I don't think github should (generally) render stuff in the browser (although I see that both "benign"[1] graphs and source code highlights, not to mention the somewhat simple translation from Markdown to html - probably could be done in the browser as js/wasm.
But for "markdown the language" having a standard syntax for embed/evaluate along with prettify/highlight would've been nice - effectively a standard markup for multi-language "notebooks"/literate programs (maybe we need a triplet: format, render/embed, transclude/literate programming).
Github could then opt-in to highlighting the N languages they do, and initially only try to render mermaid graphs. Then perhaps also graphviz graphs. Etc.
[1] I'm sure one could do some minor DOS at least with a 500 mb graph..
You missed the point, that being; isn't triple backticks meant for whitespace preserving, highlighted in certain cases source code? And not embedding other file types.
No there's not a formal requirement or spec for how markdown blocks are rendered. Even things like syntax highlighting are optional choices different renderers make (and even the whole idea of highlighting is not specified or defined, how do you define the grammer, etc?).
Sure but there's no markdown spec. Markdown is purely a series of blog posts by John Gruber and a collection of different implementations. CommonMark is as close to as it's gotten to a formal spec, and even it says there is no requirement the info string (i.e. text like mermaid after backticks) be interpreted for specific rendering (or not rendering) of the content: https://spec.commonmark.org/0.28/#fenced-code-blocks
In practice most markdown renderers will strip HTML or at least script tags as it is obviously a cross site security risk to allow github.com to serve user uploaded scripts without sanitization.
I think you're caught up on exactly the opposite of the complaint here. People aren't requesting JS execution, they have the various "notebook" solutions for that.
People are saying that triple backtick fenced code blocks are used to preserve whitespace and fixed width, usually with syntax highlighting as a bonus. That's the expected behavior.
However with the described mermaid support, it's taking a fenced code block with a mermaid tag and transforming it into a graph.

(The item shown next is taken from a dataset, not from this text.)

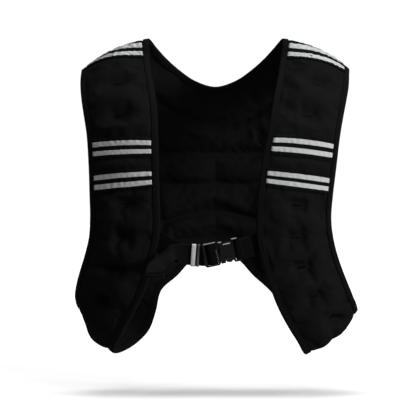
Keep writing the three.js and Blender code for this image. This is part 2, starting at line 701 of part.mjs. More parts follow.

When inspecting the text content of a markdown file, there's no difference between a `javascript` tagged code block, a `haskell` tagged one, and a `mermaid` tagged one. But now when rendering, the mermaid one is special cased.
This is undesirable for multiple reasons, the most obvious being that it's now harder to write a README that displays mermaid syntax.
A good starting point would be either different syntax or a different tagging convention. For instance I think I saw `!mermaid` suggested, where the `!` would mean that the code should be interpreted instead of rendered as code.
I don't have a horse in the race of what this looks like, only that there should be a distinction between rendered and interpreted code blocks.
You're pushing a rock up hill--many markdown renderers natively support mermaid, plantUML, etc. using fenced code blocks.
If you explicitly want source code rendering don't add the mermaid tag to the block. There could be an argument that now you don't get syntax highlighting, but remember syntax highlighting itself is not part of any markdown spec and it differs wildly between implementations--there is no common grammar or spec for it even.
In all cases these are still valid markdown files and will pass through markdown processing, rendering, etc. systems without breaking them.